My family moved to Albert Lea during a cold and snowy January many years ago. Sitting in our tiny rental, surrounded by boxes, looking out the big bay window onto a bleak landscape made a deep impression. I can remember driving the children to school along Garfield and passing Blazing Star Trail. What, I wondered, was tucked back into that piece of woods? As the snow retreated and the punishing cold ended, I loaded a stroller into the trunk and my baby and I walked the double loop of Blazing Star nearly every day. There were regular walkers, and we grew accustomed to friendly greetings. One morning a woman excitedly told me, “There’s a fox den by the fence line.” This was news worth sharing, and soon the fox family became a part of the brief, smiling salutation between strangers on the trail.

Since that spring I’ve walked and biked and driven and shopped a lot around Albert Lea. From the trail at Brookside to Myre-Big Island State Park to the Big Island Rendezvous to the Marion Ross Performing Arts Center, I’ve been invited into the community that’s built around small joys and shared experiences.

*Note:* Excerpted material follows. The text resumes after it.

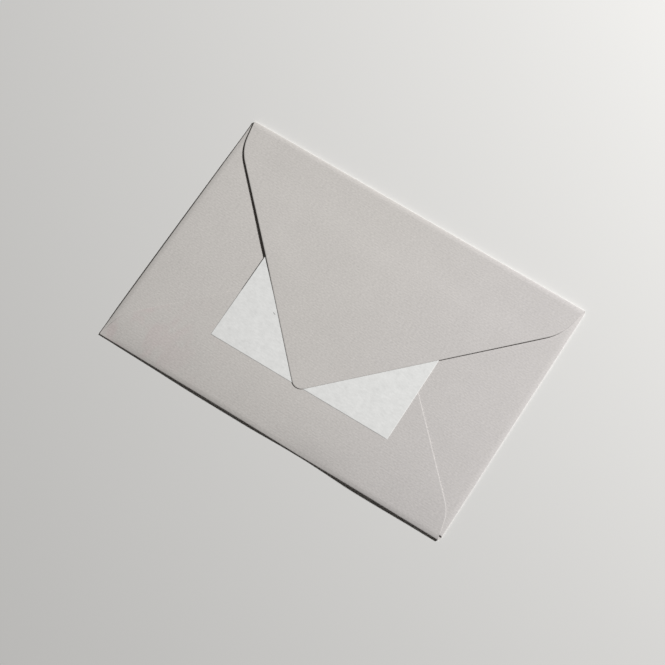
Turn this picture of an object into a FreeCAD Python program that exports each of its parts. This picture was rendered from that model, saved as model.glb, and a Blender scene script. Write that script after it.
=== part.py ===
import FreeCAD, Part
import math
import os

from FreeCAD import Vector

# A pointed-flap envelope lying on its front panel, a white slip of paper tucked under its closing flap.
# X runs along the envelope, Y up to the fold of the closing flap and Z up, all in millimetres.
# The origin is the middle of the front panel, on the face that the envelope lies on.

# The folded envelope, of the C6 size
envelope_length = 162.0
envelope_height = 114.0
paper = 0.16                  # thickness of the sheet
pocket_gap = 0.22             # clear height that the side folds leave inside the pocket
closure_clearance = 0.24      # air between the side flaps and the closing flap, at its fold

# Closing flap
closure_tip_depth = 90.7      # from its fold to its rounded tip
closure_tip_radius = 4.0
closure_fold_inset = 0.4      # from the envelope's end to the end of the fold
closure_tip_offset = 0.6      # how far the tip is cut left of the fold's middle
closure_slant = 10.8          # degrees that its short sides lean inwards
closure_shoulder_depth = 13.7
closure_shoulder_radius = 21.0

# Bottom flap, glued over the two side flaps up to its tip, which springs up a little
bottom_tip_depth = 86.5
bottom_tip_radius = 8.0
bottom_tip_lift = 0.65
bottom_fold_inset_left = 0.15
bottom_fold_inset_right = 0.8
bottom_slant = 12.0
bottom_shoulder_depth = 11.7
bottom_shoulder_radius = 16.0

# Side flaps, whose folds stop a little short of the fold below, the right one more than the left
side_tip_depth = 54.6
side_tip_radius = 6.0
side_fold_inset_top = 1.0
side_fold_inset_left = 0.6
side_fold_inset_right = 2.0
side_slant = 10.0
side_shoulder_depth = 3.0
side_shoulder_radius = 4.0

# White slip, lying on the bottom flap
slip_length = 84.2
slip_width = 55.0
slip_thickness = 0.10
slip_shift = -0.45            # its middle, along the envelope
slip_turn = 0.2               # degrees that it lies out of square
tip_past_slip = 0.8           # how far the closing flap's tip reaches past the slip

half_length = envelope_length / 2
half_height = envelope_height / 2

# Underside of each layer where it lies flat, from the front panel up
side_flap_z = paper + pocket_gap
bottom_flap_z = side_flap_z + paper
slip_z = bottom_flap_z + paper
closure_fold_z = side_flap_z + paper + closure_clearance

# Outer radius of each fold, half of the height that the fold spans
side_fold_radius = (side_flap_z + paper) / 2
bottom_fold_radius = (bottom_flap_z + paper) / 2
closure_fold_radius = (closure_fold_z + paper) / 2

# The bottom flap's free tip starts past the tips of the side flaps and climbs evenly
bottom_tip_y = bottom_tip_depth - half_height
free_tip_y = side_tip_radius
free_tip_slope = bottom_tip_lift / (bottom_tip_y - free_tip_y)

# The slip lies on its lower edge and on the free tip
turn = math.radians(slip_turn)
slip_reach = (slip_width * math.cos(turn) + slip_length * abs(math.sin(turn))) / 2
slip_middle_y = half_height - closure_tip_depth + tip_past_slip + slip_width / 2
slip_low_y = slip_middle_y - slip_reach
slip_high_y = slip_middle_y + slip_reach
slip_rest_y = min(slip_high_y, bottom_tip_y)
slip_rise = free_tip_slope * max(slip_rest_y - free_tip_y, 0)
slip_slope = slip_rise / (slip_rest_y - slip_low_y)

# The closing flap climbs from its fold to a crest, and from there slopes down on the slip to its tip
closure_low_z = slip_z + slip_thickness * math.hypot(1, slip_slope)
slope_over_tip = (slip_z + bottom_tip_lift - closure_low_z) / (bottom_tip_y - slip_low_y)
closure_slope = max(slip_slope, slope_over_tip)
crest_y = max(slip_high_y, bottom_tip_y)
crest_z = closure_low_z + closure_slope * (crest_y - slip_low_y)


# The arc that rounds one corner of an outline, as its start, middle and end
def rounded_corner(before, here, after, radius):
    if radius == 0:
        return here, None, here
    back = (before - here).normalize()
    ahead = (after - here).normalize()
    half_angle = back.getAngle(ahead) / 2
    reach = radius / math.tan(half_angle)
    to_centre = (back + ahead).normalize()
    middle = here + to_centre * (radius / math.sin(half_angle) - radius)
    return here + back * reach, middle, here + ahead * reach


# A closed flat outline through corners (u, v, radius)
def rounded_outline(corners):
    points = [Vector(u, v, 0) for u, v, radius in corners]
    radii = [radius for u, v, radius in corners]
    count = len(corners)
    rounded = []
    for i in range(count):
        rounded.append(rounded_corner(points[i - 1], points[i], points[(i + 1) % count], radii[i]))
    edges = []
    for i, (start, middle, end) in enumerate(rounded):
        if middle is not None:
            edges.append(Part.Arc(start, middle, end).toShape())
        next_start = rounded[(i + 1) % count][0]
        edges.append(Part.LineSegment(end, next_start).toShape())
    return Part.Wire(edges)


# Corners of a flap: u runs along its fold and v from the fold to the tip.
# The long edges run from the shoulders and touch the circle that rounds the tip.
def flap_corners(fold_start, fold_end, tip_u, tip_depth, tip_radius, slant, shoulder_depth, shoulder_radius):
    lean = shoulder_depth * math.tan(math.radians(slant))
    half_width = (fold_end - fold_start) / 2 - lean
    to_tip_centre = tip_depth - tip_radius - shoulder_depth
    edge_angle = math.atan2(half_width, to_tip_centre)
    edge_angle -= math.asin(tip_radius / math.hypot(half_width, to_tip_centre))
    sharp_tip = shoulder_depth + half_width / math.tan(edge_angle)
    return [
        (fold_start, -paper, 0),
        (fold_end, -paper, 0),
        (fold_end, 0, 0),
        (fold_end - lean, shoulder_depth, shoulder_radius),
        (tip_u, sharp_tip, tip_radius),
        (fold_start + lean, shoulder_depth, shoulder_radius),
        (fold_start, 0, 0),
    ]


# Straight edges through points (v, z), in the plane across a fold
def straight_run(points):
    edges = []
    for (start_v, start_z), (end_v, end_z) in zip(points, points[1:]):
        edges.append(Part.LineSegment(Vector(0, start_v, start_z), Vector(0, end_v, end_z)).toShape())
    return edges


# Two equal arcs that climb from one level to another, in the plane across a fold
def climb(start_v, start_z, end_v, end_z):
    run = end_v - start_v
    angle = 2 * math.atan2(end_z - start_z, run)
    radius = run / 2 / math.sin(angle)
    half_step = Vector(0, radius * math.sin(angle / 2), radius * (1 - math.cos(angle / 2)))
    start = Vector(0, start_v, start_z)
    end = Vector(0, end_v, end_z)
    middle = (start + end) * 0.5
    return [
        Part.Arc(start, start + half_step, middle).toShape(),
        Part.Arc(middle, end - half_step, end).toShape(),
    ]


# Section of a fold and its flap. The sheet leaves the front panel, turns back through the bend,
# and its underside then follows the given edges, with its upper side one thickness higher.
def fold_section(radius, underside):
    top = 2 * radius
    outer_bend = Part.Arc(Vector(0, radius, 0), Vector(0, 0, radius), Vector(0, radius, top))
    inner_bend = Part.Arc(Vector(0, radius, top - paper), Vector(0, paper, radius), Vector(0, radius, paper))
    upper_side = []
    for edge in underside:
        raised = edge.copy()
        raised.translate(Vector(0, 0, paper))
        upper_side.append(raised)
    last = underside[-1].Vertexes[-1].Point
    cut_end = Part.LineSegment(last, last + Vector(0, 0, paper)).toShape()
    root = Part.LineSegment(Vector(0, radius, paper), Vector(0, radius, 0)).toShape()
    bends = [outer_bend.toShape(), inner_bend.toShape()]
    edges = bends + upper_side + underside + [cut_end, root]
    return Part.Face(Part.Wire(Part.sortEdges(edges)[0]))


# A flap with its fold: the section drawn out along the fold, then cut to the flap's outline
def folded_flap(corners, section):
    start = corners[0][0] - paper
    end = corners[1][0] + paper
    section.translate(Vector(start, 0, 0))
    strip = section.extrude(Vector(end - start, 0, 0))
    outline = Part.Face(rounded_outline(corners))
    outline.translate(Vector(0, 0, -paper))
    cutter = outline.extrude(Vector(0, 0, crest_z + 3 * paper))
    return strip.common(cutter)


def make_front_panel():
    length = envelope_length - 2 * side_fold_radius
    height = envelope_height - bottom_fold_radius - closure_fold_radius
    corner = Vector(-length / 2, bottom_fold_radius - half_height, 0)
    return Part.makeBox(length, height, paper, corner)


# The flap on the right, folded in level with the front panel
def make_side_flap(fold_inset_bottom):
    corners = flap_corners(
        fold_inset_bottom - half_height,
        half_height - side_fold_inset_top,
        0,
        side_tip_depth,
        side_tip_radius,
        side_slant,
        side_shoulder_depth,
        side_shoulder_radius,
    )
    far_v = side_tip_depth + paper
    underside = straight_run([(side_fold_radius, side_flap_z), (far_v, side_flap_z)])
    flap = folded_flap(corners, fold_section(side_fold_radius, underside))
    flap.rotate(Vector(0, 0, 0), Vector(0, 0, 1), 90)
    flap.translate(Vector(half_length, 0, 0))
    return flap


def make_bottom_flap():
    corners = flap_corners(
        bottom_fold_inset_left - half_length,
        half_length - bottom_fold_inset_right,
        0,
        bottom_tip_depth,
        bottom_tip_radius,
        bottom_slant,
        bottom_shoulder_depth,
        bottom_shoulder_radius,
    )
    free_tip_v = half_height + free_tip_y
    far_v = bottom_tip_depth + paper
    far_z = bottom_flap_z + free_tip_slope * (far_v - free_tip_v)
    underside = straight_run([
        (bottom_fold_radius, bottom_flap_z),
        (free_tip_v, bottom_flap_z),
        (far_v, far_z),
    ])
    flap = folded_flap(corners, fold_section(bottom_fold_radius, underside))
    flap.translate(Vector(0, -half_height, 0))
    return flap


def make_closing_flap():
    fold_end = half_length - closure_fold_inset
    corners = flap_corners(
        -fold_end,
        fold_end,
        closure_tip_offset,
        closure_tip_depth,
        closure_tip_radius,
        closure_slant,
        closure_shoulder_depth,
        closure_shoulder_radius,
    )
    crest_v = half_height - crest_y
    far_v = closure_tip_depth + paper
    far_z = crest_z - closure_slope * (far_v - crest_v)
    underside = climb(closure_fold_radius, closure_fold_z, crest_v, crest_z)
    underside += straight_run([(crest_v, crest_z), (far_v, far_z)])
    flap = folded_flap(corners, fold_section(closure_fold_radius, underside))
    flap.rotate(Vector(0, 0, 0), Vector(0, 0, 1), 180)
    flap.translate(Vector(0, half_height, 0))
    return flap


# The whole sheet: front panel, side flaps, the bottom flap glued on them, and the closing flap
def make_envelope():
    right_flap = make_side_flap(side_fold_inset_right)
    left_flap = make_side_flap(side_fold_inset_left).mirror(Vector(0, 0, 0), Vector(1, 0, 0))
    flaps = [right_flap, left_flap, make_bottom_flap(), make_closing_flap()]
    sheet = make_front_panel().fuse(flaps).removeSplitter()
    return sheet.Solids[0]


def make_slip():
    corner = Vector(-slip_length / 2, -slip_width / 2, slip_z)
    slip = Part.makeBox(slip_length, slip_width, slip_thickness, corner)
    slip.rotate(Vector(0, 0, 0), Vector(0, 0, 1), slip_turn)
    slip.translate(Vector(slip_shift, slip_middle_y, 0))
    slip.rotate(Vector(0, slip_low_y, slip_z), Vector(1, 0, 0), math.degrees(math.atan(slip_slope)))
    return slip


nodes = {
    "folded_envelope": make_envelope(),
    "white_slip": make_slip(),
}

os.makedirs("parts", exist_ok=True)
for name, shape in nodes.items():
    shape.exportStep(f"parts/{name}.step")
    box = shape.BoundBox
    print(name, "solids", len(shape.Solids), "valid", shape.isValid(), "volume", round(shape.Volume, 2))
    print("  x", round(box.XMin, 3), round(box.XMax, 3), "y", round(box.YMin, 3), round(box.YMax, 3))
    print("  z", round(box.ZMin, 3), round(box.ZMax, 3))
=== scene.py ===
import math

import bmesh
import bpy
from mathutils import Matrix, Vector


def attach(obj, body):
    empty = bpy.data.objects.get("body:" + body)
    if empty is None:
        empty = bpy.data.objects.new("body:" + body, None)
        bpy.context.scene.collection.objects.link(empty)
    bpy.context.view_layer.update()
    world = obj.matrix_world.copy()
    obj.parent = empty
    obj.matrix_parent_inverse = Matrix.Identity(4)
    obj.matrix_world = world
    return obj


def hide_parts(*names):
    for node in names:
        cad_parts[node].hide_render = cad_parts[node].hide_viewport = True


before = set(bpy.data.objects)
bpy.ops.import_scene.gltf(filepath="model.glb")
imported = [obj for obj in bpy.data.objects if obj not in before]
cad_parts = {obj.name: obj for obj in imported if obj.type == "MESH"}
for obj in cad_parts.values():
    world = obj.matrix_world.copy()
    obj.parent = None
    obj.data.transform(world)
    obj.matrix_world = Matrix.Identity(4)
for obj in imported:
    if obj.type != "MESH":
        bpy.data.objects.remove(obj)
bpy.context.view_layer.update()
mm = 0.001
print("frame loaded:", sorted(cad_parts))


# node helpers: a wire is a socket that can be added, multiplied and so on

class Wire:
    def __init__(self, graph, socket):
        self.graph = graph
        self.socket = socket

    def __add__(self, other):
        return self.graph.calc("ADD", self, other)

    def __radd__(self, other):
        return self.graph.calc("ADD", other, self)

    def __sub__(self, other):
        return self.graph.calc("SUBTRACT", self, other)

    def __rsub__(self, other):
        return self.graph.calc("SUBTRACT", other, self)

    def __mul__(self, other):
        return self.graph.calc("MULTIPLY", self, other)

    def __rmul__(self, other):
        return self.graph.calc("MULTIPLY", other, self)

    def __truediv__(self, other):
        return self.graph.calc("DIVIDE", self, other)

    def __rtruediv__(self, other):
        return self.graph.calc("DIVIDE", other, self)

    def __neg__(self):
        return self.graph.calc("MULTIPLY", self, -1.0)

    def atLeast(self, other):
        return self.graph.calc("MAXIMUM", self, other)

    def atMost(self, other):
        return self.graph.calc("MINIMUM", self, other)

    def isAbove(self, other):
        return self.graph.calc("GREATER_THAN", self, other)

    def size(self):
        return self.graph.calc("ABSOLUTE", self)

    def sign(self):
        return self.graph.calc("SIGN", self)

    def sine(self):
        return self.graph.calc("SINE", self)

    def cosine(self):
        return self.graph.calc("COSINE", self)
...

When I’m by the city beach and a stranger says, “Did you see the rainbow?” and I turn to see my first ever western rainbow cast by the rising sun, I feel lucky and included.

We all know that a joy shared is a joy multiplied and that sharing can halve our sorrows. Being in the grocery store the past several weeks has been an exercise in patience and deep breathing. So many determined faces. So many scared feelings. Then one stranger catches my eye, and we smile at each other. “I got bread,” she says triumphantly.

“I got rice,” I respond in kind. We smile again and go on our way, a little less scared, with more room in our lungs for abundance.

It reminds me of the litany at church: “The Lord be with you.”

“And with you, too.”

With these words we place figurative hands on the shoulders of our neighbors and tell them that we wish for them the lavishness found in trust, the health and flourishing every human craves. Likewise, during an elementary school Fun Night, while dozens of excited, loud children careen from game to game, and a parent says, “Isn’t this fun?” the shared laughter helps make the night actually fun.

An early morning gym user will ask, “Did you see that moon?” and I am fortunate enough that I did see that moon, hanging just above Fountain Lake, a tiny sliver about to disappear for three days before wowing us again in the evening western sky. I saw it and you saw it, and the gift of our shared vision is community.

Small business in Albert Lea is all about community. A man brings his tissue box-sized potato into the store because you sold him the potato seed that spring. The folks carrying baggies of Japanese beetles and sprigs of maple with tar spot and an eggplant that looks nothing like the picture on the seed package. We seek solutions and connection and vision. Together.

Community happens in a small gathering around a shared point of interest. Community is five to seven people reading the same book and gathering to talk about it. Community is verbal high-fives in the aisles of a grocery store. The passing of information at the gym. People knowing your dog’s name when you walk the lake. These kinds of exchanges aren’t unique to this Albert Lea, but it has been in this town that I have had these exchanges and that’s why I love Albert Lea.

 

Mary Boorsma works at the Albert Lea Seed House Garden Center, where she has learned more about community through lawn care than she ever imagined possible.